Forbidden Broadway If you see one production in the West End this year it probably shouldn’t be this sketch show which pokes fun at musical theatre hits. It’ll mean very little to you.

If however you’re a regular theatre goer, if you haunt the chat rooms for show biz gossip, if you know who Mandy Patinkin & Rita Moreno are and if you can instantly recognise the costume designs from various Stephen Sondheim shows, this is very much for you.

FORBIDDEN BROADWAY is a New York phenomenon. It’s been running for years in a scruffy little theatre near Time Square where it satirises the blockbuster offerings playing at the venues nearby. As a self confessed theatre geek I always find it essential viewing when I visit the Big Apple. This London outing however has left an equivalent venue, it originated at the Menier Chocolate Factory in Southwark, and now takes its place amongst the commercial productions in the West End, competing for your cash with the very shows it parodies.

Some of the sketches are very funny, razor sharp satires on the vanity, greed and sheer stupidity of the big musicals we know and love and the people who work in that world.

Some of the sketches are very funny, razor sharp satires on the vanity, greed and sheer stupidity of the big musicals we know and love and the people who work in that world. Others could probably be dropped to make a tighter evening.

For instance the Les Mis parody, which is very, very old now, is still laugh out loud funny when it sends up actors coping with the revolve and when it rewrites the lyrics to Bring him Home as Bring it Down to allow the performer to beg for a lower key. However the song On My Own rewritten as On my Phone doesn’t seem to make any satirical point what so ever other then the fact that “home” nearly rhymes with “phone.”

It’s a similar story throughout. There are up to the minute digs at, for instance, how unimaginative Charlie and the Chocolate Factory is, the forthcoming low-budget Evita and Robert Lindsey’s vanity performance in Dirty Rotten Scoundrels, playing at the Savoy Theatre across the road but there are also long drawn out numbers about things UK theatre goers just aren’t going to care about; like mistaking Rita Morino for Chita Rivera, or Bernadette Peter’s tired singing voice.
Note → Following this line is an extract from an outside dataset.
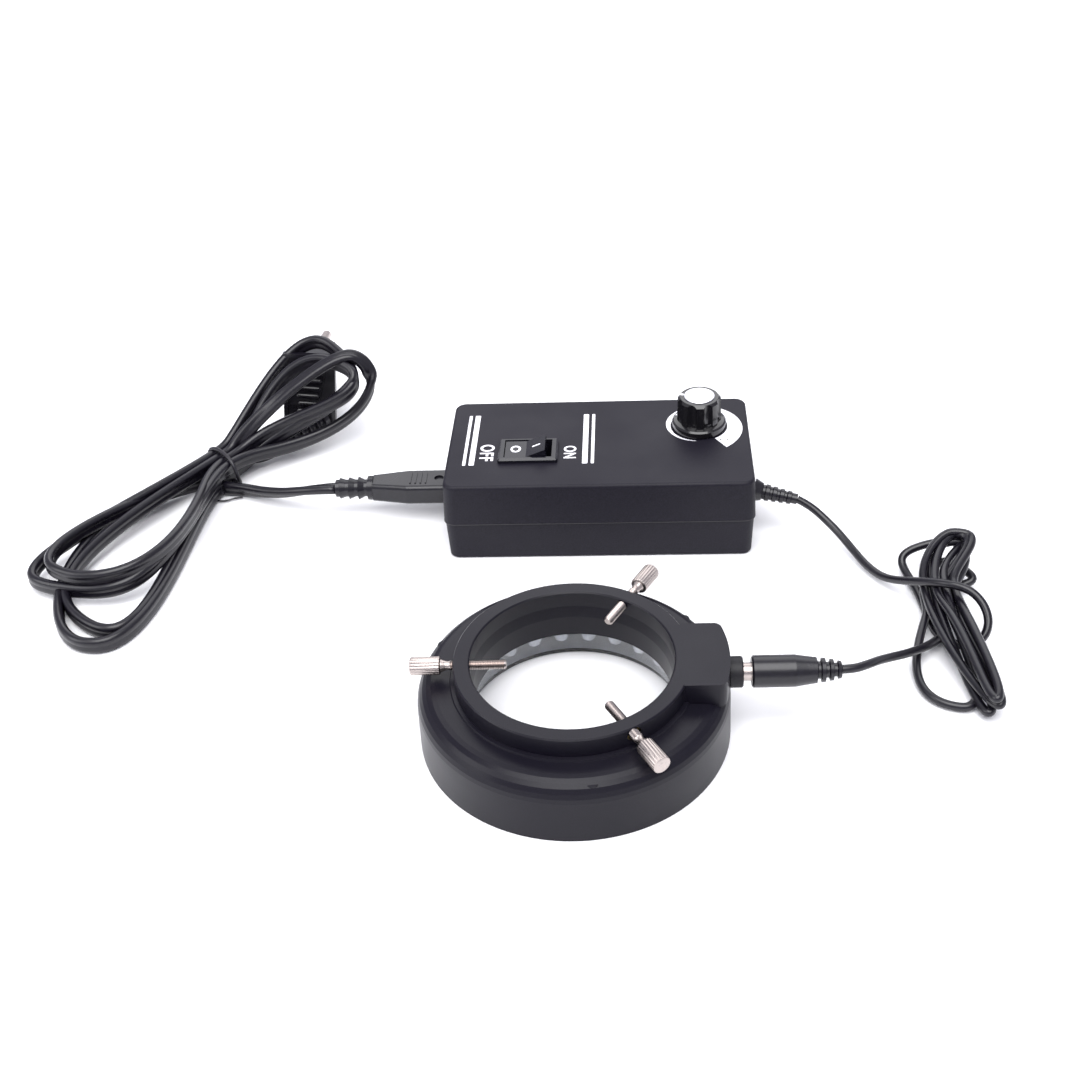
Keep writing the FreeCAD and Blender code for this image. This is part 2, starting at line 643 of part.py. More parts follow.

Other skits lack teeth because there’s no truth in them. It’s fun to watch adults dress as Matilda and Billy Elliot but does anyone actually believe they’re exploited as the song suggests? The writers really struggle to find anything bad to say about The Book of Mormon, criticism of the Lion King is reduced to a number about how the head dresses are too heavy and a long pastiche of Jersey Boys centres around the shows over dependence on narration. Hardly side splitting stuff but the number about the exploitation of Broadway by corporate investors has real venom and is horribly accurate.

It should be said that it’s all delivered with extraordinary flash and dash by the four performers, Christina Bianco, Anna-Jane Casey, Damian Humbley, Ben Lewis and pianist, Joel Fram.

Bianco is new to the cast but a veteran of the NYC version and the others, recreating the roles they played at the Menier, all have a string of impressive credits to their name. Their singing, dancing and comic timing is immaculate and the energy with which they attack sketch after sketch will blow you away.

Everyone has plenty of moments to shine. I particularly enjoyed Humbley as Cameron Macintosh, eulogising about how he makes money from the American market with his block buster shows, even if some of the gags are wide of the mark (the great producer has never been accused of featuring big breasted women in his shows, has he?)

Ben Lewis, is tall handsome and funny in an impressive range of roles, with surprisingly good impersonations of US and Brit theatre folk for someone who’s been based in Sydney for so long.

Anna Jane Casey proves once again that she’s one of our greatest leading ladies, a glorious singer and witty comedian, so utterly in control of her lean, elegant body as she wraps her tongue around impersonations of Liza Minnelli and an Angela Landsbury nostalgic for a bygone era.

The tiny Christina Bianco brings that extra bit of Broadway pizzazz to proceedings. Check her out on YouTube for the incredible range and accuracy of her impersonations.

On press night, packed with show biz guests and musical theatre students the whole thing went like a rocket with gales of laughter from start to finish.

Whether you enjoy it as much will probably depend on how much you know about block buster musicals and back stage bitching.